B. Anwendbare Normen.
Rn 5
§§ 2078, 2079 regeln anstelle der §§ 119, 120, 123 besondere Anfechtungsgründe. §§ 2080, 2281 I, 2285 regeln die im Allgemeinen Teil nicht gesondert regelungsbedürftige Anfechtungsberechtigung. §§ 2082, 2283 verdrängen die Regelungen der §§ 121, 124 zur Anfechtungsfrist. § 122 ist nicht anwendbar (§ 2078 III). Die Wirkung der Anfechtung ergibt sich hingegen aus § 142. Bzgl des Anfechtungsadressaten verdrängen §§ 2081, 2281 II in ihrem Anwendungsbereich den § 143. Der Erblasser kann die anfechtbare Verfügung bestätigen (§ 144 I), sodass den nach § 2080 Anfechtungsberechtigten kein Anfechtungsrecht zusteht.

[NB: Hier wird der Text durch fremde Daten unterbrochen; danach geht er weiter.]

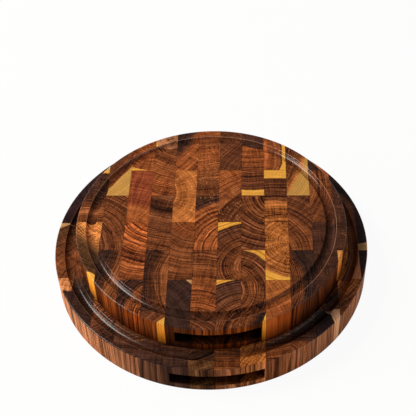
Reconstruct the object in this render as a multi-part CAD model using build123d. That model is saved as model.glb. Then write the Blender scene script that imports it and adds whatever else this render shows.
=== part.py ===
from build123d import *
import os
from math import ceil, floor, sqrt

# Two round end-grain chopping boards, the small one resting on the large one.
# Z is up, the underside of the large board is at Z = 0 and its centre is at X = Y = 0.
# The glued rows of blocks run along Y, and -Y is the front. All lengths are in millimetres.

# Large board
large_diameter = 354
large_thickness = 37
large_row_count = 14
large_left_row_width = 26.6
large_right_row_width = 10.6
large_block_length = 82.7
large_joint_shift = 25.5
large_slot_length = 99
large_slot_roof = 12

# Small board
small_diameter = 300
small_thickness = 34
small_row_count = 12
small_left_row_width = 29.1
small_right_row_width = 12.7
small_block_length = 82.66
small_joint_shift = -2.3
small_slot_length = 89
small_slot_roof = 9

# Where the small board lies on the large one, from centre to centre
stack_shift_right = 1.2
stack_shift_front = 1.9

# Juice groove, cut by one round-nosed cutter in both boards
groove_rim = 11
groove_width = 11.5
groove_depth = 4.6

# Finger slots, cut into the front and back edge of both boards
slot_depth = 16
slot_floor = 8.5
slot_corner_radius = 12
slot_shift_right = 10.5

# Worked edges and glued joints
edge_radius = 1.5
least_block_length = 8

# How far a cutting shape runs past what it cuts
overrun = 5

parts_folder = "parts"


def turned_blank(radius, thickness):
    """The plain round board with its rounded edges and its juice groove."""
    groove_middle = radius - groove_rim - groove_width / 2
    cutter_radius = (groove_width**2 / 4 + groove_depth**2) / (2 * groove_depth)
    section = Rectangle(radius, thickness, align=(Align.MIN, Align.MIN))
    section = fillet(section.vertices().group_by(Axis.X)[-1], edge_radius)
    cutter_height = thickness - groove_depth + cutter_radius
    section -= Pos(groove_middle, cutter_height) * Circle(cutter_radius)
    return revolve(Plane.XZ * section, Axis.Z)


def finger_slot(radius, length, height):
    """The space of the front finger slot: a pocket of even depth with round inner corners."""
    band = Circle(radius + overrun) - Circle(radius - slot_depth)
    reach = radius + overrun
    window = Rectangle(length, reach, align=(Align.CENTER, Align.MAX))
    plan = band & (Pos(slot_shift_right, 0) * window)
    inner_corners = plan.vertices().sort_by_distance((0, 0, 0))[:2]
    plan = fillet(inner_corners, slot_corner_radius)
    return Pos(0, 0, slot_floor) * extrude(plan, height)


def row_joints(radius, row_count, left_row_width, right_row_width):
    """Where the rows are glued: the rows between the two at the rim share its span evenly."""
    inner_span = 2 * radius - left_row_width - right_row_width
    inner_row_width = inner_span / (row_count - 2)
    return [left_row_width - radius + inner_row_width * count for count in range(row_count - 1)]


def block_joints(half_span, block_length, shift):
    """Where the blocks of a row are glued, leaving out joints that would split off a sliver."""
    limit = half_span - least_block_length
    first = ceil((-limit - shift) / block_length)
    last = floor((limit - shift) / block_length)
    return [shift + block_length * count for count in range(first, last + 1)]


def cell(left, right, front, back, height):
    """An upright box between two joints along X and two along Y."""
    corner = (Align.MIN, Align.MIN, Align.MIN)
    return Pos(left, front, 0) * Box(right - left, back - front, height, align=corner)


def row_blocks(board, radius, thickness, left, right, block_length, joint_shift):
    """Saws the row between two joints out of the board, and saws it into its blocks."""
    reach = radius + overrun
    row = board & cell(left, right, -reach, reach, thickness)
    nearest = max(left, -right, 0)
    half_chord = sqrt(radius**2 - nearest**2)
    ends = [-reach] + block_joints(half_chord, block_length, joint_shift) + [reach]
    blocks = []
    for front, back in zip(ends, ends[1:]):
        blocks.extend((row & cell(left, right, front, back, thickness)).solids())
    return blocks


def board_rows(
    diameter, thickness, row_count, left_row_width, right_row_width,
    block_length, joint_shift, slot_length, slot_roof,
):
    """All rows of one board from left to right, each as a list of blocks."""
    radius = diameter / 2
    reach = radius + overrun
    front_slot = finger_slot(radius, slot_length, thickness - slot_floor - slot_roof)
    back_slot = Rot(0, 0, 180) * front_slot
    board = turned_blank(radius, thickness) - front_slot - back_slot
    joints = row_joints(radius, row_count, left_row_width, right_row_width)
    sides = [-reach] + joints + [reach]
    rows = []
    for number, (left, right) in enumerate(zip(sides, sides[1:])):
        staggered = joint_shift + number % 2 * block_length / 2
        rows.append(row_blocks(board, radius, thickness, left, right, block_length, staggered))
    return rows


def write_rows(board_name, rows, place):
    """Writes each row of a board as one file that holds its blocks as separate solids."""
    for number, blocks in enumerate(rows, start=1):
        name = f"{board_name}_row_{number:02d}"
        row = Compound(label=name, children=[place * block for block in blocks])
        export_step(row, os.path.join(parts_folder, f"{name}.step"))
        print(name, len(blocks), "blocks")


os.makedirs(parts_folder, exist_ok=True)

large_rows = board_rows(
    large_diameter, large_thickness, large_row_count, large_left_row_width, large_right_row_width,
    large_block_length, large_joint_shift, large_slot_length, large_slot_roof,
)
small_rows = board_rows(
    small_diameter, small_thickness, small_row_count, small_left_row_width, small_right_row_width,
    small_block_length, small_joint_shift, small_slot_length, small_slot_roof,
)

write_rows("large_board", large_rows, Pos(0, 0, 0))
write_rows("small_board", small_rows, Pos(stack_shift_right, -stack_shift_front, large_thickness))
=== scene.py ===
"""Two round end-grain chopping boards of oiled acacia, the small one lying on the large one.

Each board is worked out as one turned blank and then sawn along its glue lines, so every block is a
closed piece of its own. Sizes are in millimetres and become metres when a mesh is written.
"""
import logging
import math
import random
from dataclasses import dataclass, field
from enum import Enum
from functools import partial
from typing import Callable

import bmesh
import bpy
import numpy as np
from mathutils import Matrix, Vector


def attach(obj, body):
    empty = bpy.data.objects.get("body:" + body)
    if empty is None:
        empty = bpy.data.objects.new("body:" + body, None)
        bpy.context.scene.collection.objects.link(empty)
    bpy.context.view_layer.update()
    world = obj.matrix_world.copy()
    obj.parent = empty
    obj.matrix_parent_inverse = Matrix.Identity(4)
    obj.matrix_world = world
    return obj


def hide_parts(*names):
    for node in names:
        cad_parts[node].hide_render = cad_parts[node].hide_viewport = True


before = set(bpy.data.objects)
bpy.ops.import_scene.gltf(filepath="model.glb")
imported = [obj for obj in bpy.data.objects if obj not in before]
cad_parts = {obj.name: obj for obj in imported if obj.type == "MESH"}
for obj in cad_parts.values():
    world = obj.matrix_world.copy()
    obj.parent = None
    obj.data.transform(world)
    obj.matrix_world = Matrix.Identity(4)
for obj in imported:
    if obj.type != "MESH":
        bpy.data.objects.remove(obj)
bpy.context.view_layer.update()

MM = 0.001

Socket = bpy.types.NodeSocket
Adder = Callable[..., Socket]

log = logging.getLogger("chopping_boards")


class Tone(Enum):
    """Colours of oiled acacia from dark to pale, as sRGB hex."""

    SOOT = "#271513"
    CHARCOAL = "#331d14"
    UMBER = "#442517"
    OLIVE = "#513118"
    WALNUT = "#5b2f17"
    BROWN = "#6e3a1b"
    MAHOGANY = "#78361b"
    RUSSET = "#87451e"
    COPPER = "#9e4f23"
    TAWNY = "#9b5726"
    CARAMEL = "#a75f2a"
    ROSE_BROWN = "#945d3a"
    TERRACOTTA = "#ae6a3c"
    AMBER = "#c87a3c"
    TAN = "#c89763"
    ROSE_TAN = "#da9063"
    OLIVE_SAP = "#cf9a50"
    APRICOT = "#efa356"
    PALE_ROSE = "#ffc296"
    PALE_TAN = "#ecc486"
    SAPWOOD = "#f4b14a"


@dataclass(frozen=True)
class Wood:
    """How one block was cut from its log, and its colours.

    The pith is the middle of the log's rings, in millimetres from the middle of the board. The colour
    goes from near, on the side of the pith, to far, and turns at a share of the way across the block.
    Sapwood starts at a distance of its own from the pith. Rim tells how pale the block's wall is, one
    being the finish's own: partly the long grain's own paleness and partly painted light, paler where lamps
    fall on the wall and darker on the unlit front.
    """

    pith_x: float
    pith_y: float
    near: Tone
    far: Tone
    sap: float = 1000.0
    sap_tone: Tone = Tone.SAPWOOD
    turn: float = 0.5
    soft: float = 0.35
    ring: float = 2.8
    figure: float = 0.6
    flecks: float = 0.0
    rim: float = 1.0


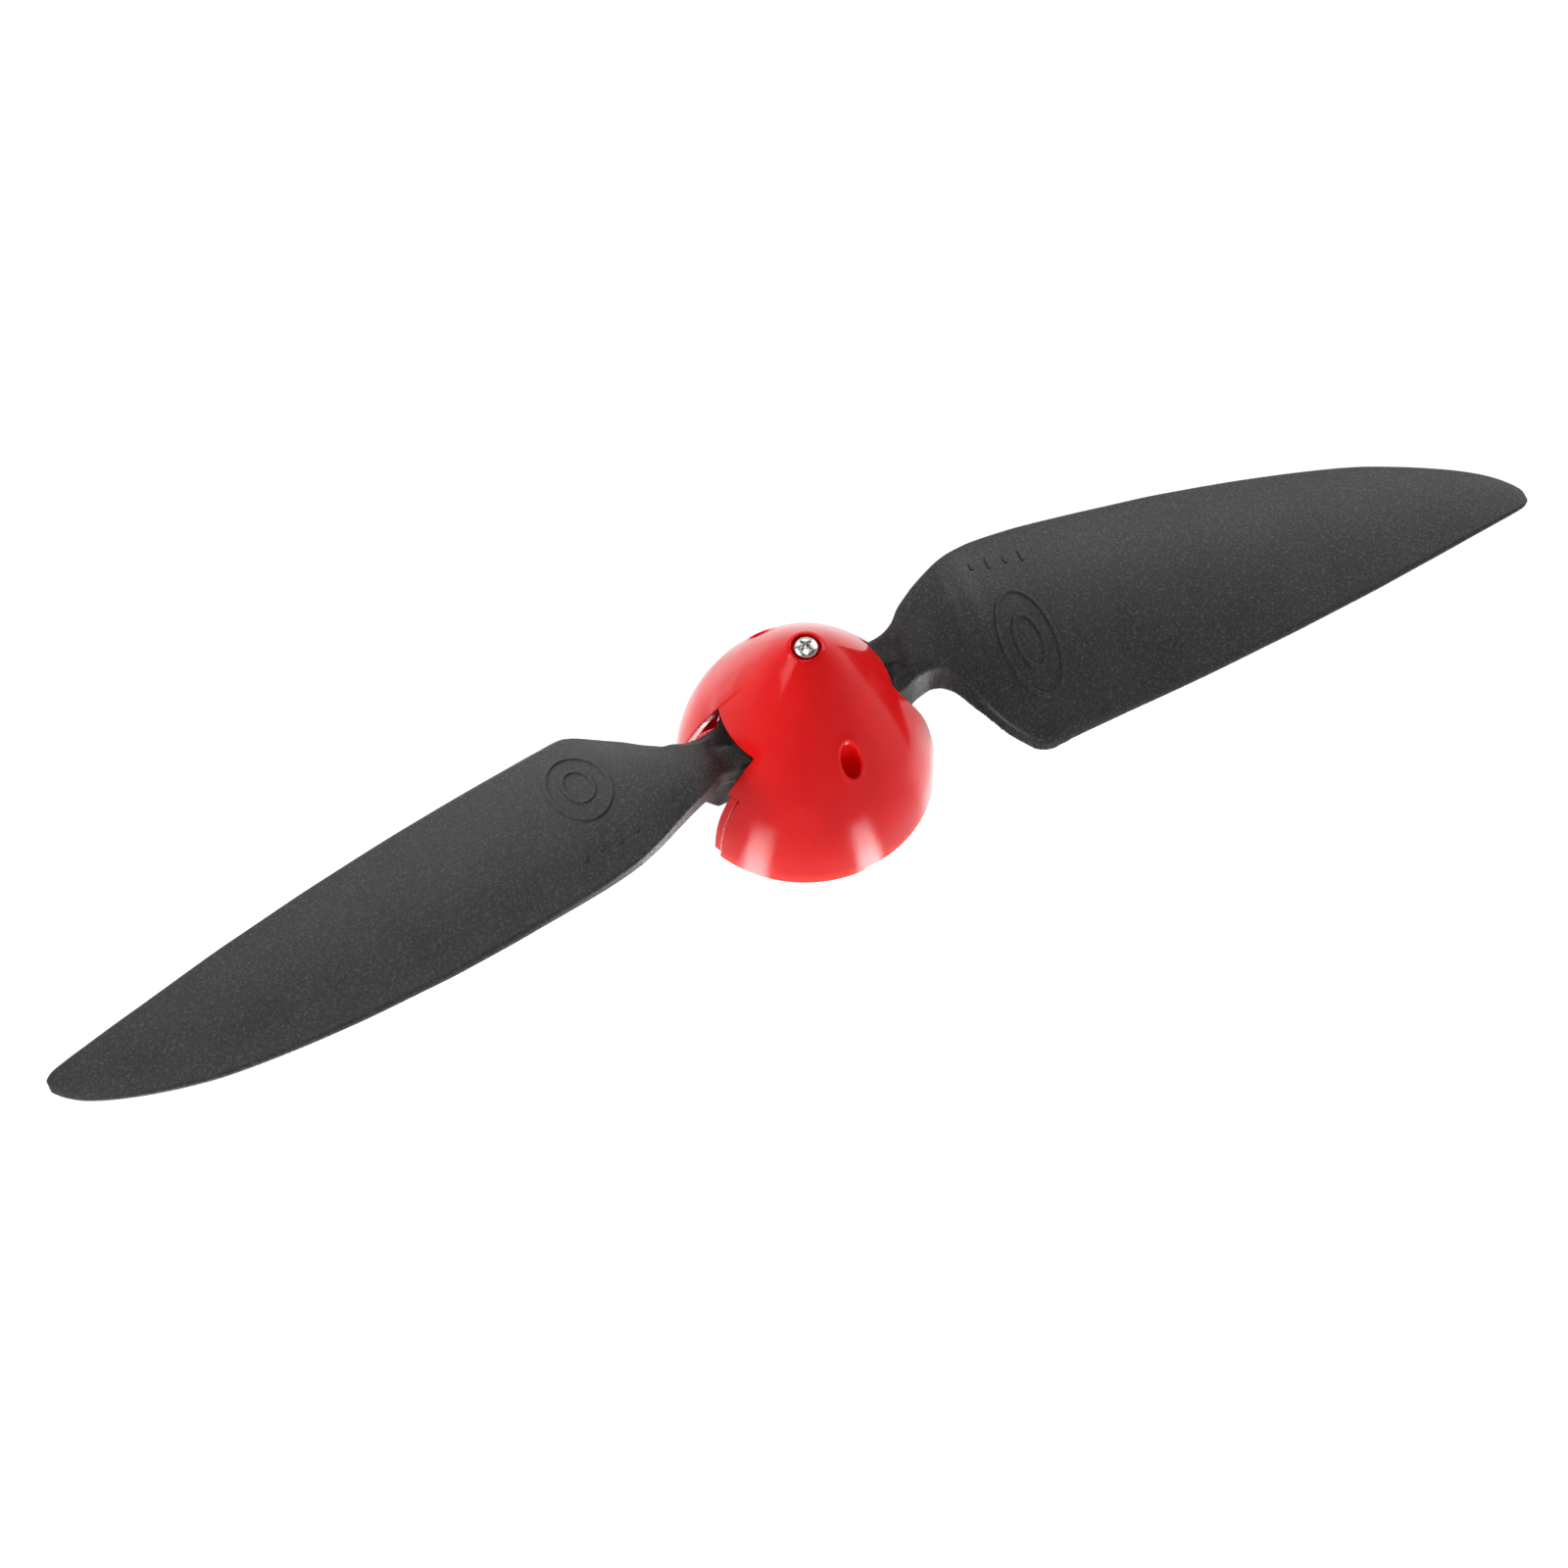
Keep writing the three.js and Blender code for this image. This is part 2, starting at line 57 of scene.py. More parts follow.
def net(f, lo, hi, h, steps=3):
    """Surface net of f = 0 in a box, every vertex then moved on to the surface. Millimetres."""
    ax = [np.arange(lo[i], hi[i] + h, h, dtype=F) for i in range(3)]
    V = f(ax[0][:, None, None], ax[1][None, :, None], ax[2][None, None, :])
    V = np.broadcast_to(V, (len(ax[0]), len(ax[1]), len(ax[2]))).astype(F)
    S = V < 0
    n = [s - 1 for s in S.shape]
    c = [S[i:n[0] + i, j:n[1] + j, k:n[2] + k] for i in (0, 1) for j in (0, 1) for k in (0, 1)]
    anyin = c[0].copy(); allin = c[0].copy()
    for q in c[1:]:
        anyin |= q; allin &= q
    act = anyin & ~allin
    I = np.argwhere(act)
    idx = np.full(act.shape, -1, np.int32)
    idx[act] = np.arange(len(I), dtype=np.int32)
    P = np.zeros((len(I), 3)); W = np.zeros(len(I))
    for a in range(3):
        b, d = [q for q in range(3) if q != a]
        for ob in (0, 1):
            for od in (0, 1):
                o0 = np.zeros(3, int); o0[b] = ob; o0[d] = od
                o1 = o0.copy(); o1[a] = 1
                A = I + o0; B = I + o1
                va = V[A[:, 0], A[:, 1], A[:, 2]]; vb = V[B[:, 0], B[:, 1], B[:, 2]]
                m = (va < 0) != (vb < 0)
                t = np.where(m, va / np.where(va - vb == 0, 1, va - vb), 0)
                pos = o0[None, :] + t[:, None] * (o1 - o0)[None, :]
                P[m] += pos[m]; W[m] += 1
    P = (I + P / W[:, None]) * h + np.array(lo)
    Q = []
    for a in range(3):
        b, d = (a + 1) % 3, (a + 2) % 3
        sl0 = [slice(None)] * 3; sl1 = [slice(None)] * 3
        sl0[a] = slice(0, n[a]); sl1[a] = slice(1, n[a] + 1)
        s0 = S[tuple(sl0)]; s1 = S[tuple(sl1)]
        e = np.argwhere(s0 != s1)
        e = e[(e[:, b] > 0) & (e[:, d] > 0) & (e[:, b] < n[b]) & (e[:, d] < n[d])]
        ins = s0[e[:, 0], e[:, 1], e[:, 2]]
        def cell(ob, od):
            k = e.copy(); k[:, b] -= ob; k[:, d] -= od
            return idx[k[:, 0], k[:, 1], k[:, 2]]
        q = np.stack([cell(1, 1), cell(0, 1), cell(0, 0), cell(1, 0)], 1)
        q[~ins] = q[~ins][:, ::-1]
        Q.append(q)
    Q = np.concatenate(Q); Q = Q[(Q >= 0).all(1)]
    def grad(P, e=0.02):
        g = np.empty_like(P)
        for a in range(3):
            d = np.zeros(3); d[a] = e
            A = P + d; B = P - d
            g[:, a] = (f(A[:, 0], A[:, 1], A[:, 2]) - f(B[:, 0], B[:, 1], B[:, 2])) / (2 * e)
        return g
    P0 = P.copy()
    for _ in range(steps):
        v = f(P[:, 0], P[:, 1], P[:, 2]); g = grad(P)
        s = v / np.maximum((g * g).sum(1), 0.05)
        step = -s[:, None] * g
        L = np.linalg.norm(step, axis=1, keepdims=True)
        step *= np.minimum(1, h * 0.5 / np.maximum(L, 1e-9))
        P = P + step
        off = P - P0; L = np.linalg.norm(off, axis=1, keepdims=True)
        P = P0 + off * np.minimum(1, h * 0.8 / np.maximum(L, 1e-9))
    N = grad(P, 0.03); N /= np.maximum(np.linalg.norm(N, axis=1, keepdims=True), 1e-9)
    return P, Q, N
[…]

C. Andere Unwirksamkeitsgründe.
Rn 6
Bevor die Anfechtung einer letztwilligen Verfügung in Betracht gezogen wird, sollte zunächst überprüft werden, ob nicht andere Unwirksamkeitsgründe vorliegen, also ob der Erblasser testierfähig war (§ 2229), ob er die Verfügung höchstpersönlich errichtet hat (§§ 2064, 2065) und ob er dabei Testierwillen (Vor § 2064 Rn 2) hatte. Denkbar ist auch, dass eine Verfügung gegen ein gesetzliches Verbot oder gegen die guten Sitten (Vor § 2064 Rn 13 ff) verstößt. Auch ist zu prüfen, ob eine Verfügung vorhergehende vertragsmäßige oder wechselbezügliche Verfügungen beeinträchtigt und deshalb insoweit unwirksam ist. Schließlich können infolge der Auflösung einer Ehe Verfügungen unwirksam geworden sein (§§ 2077, 2268, 2279, 2298).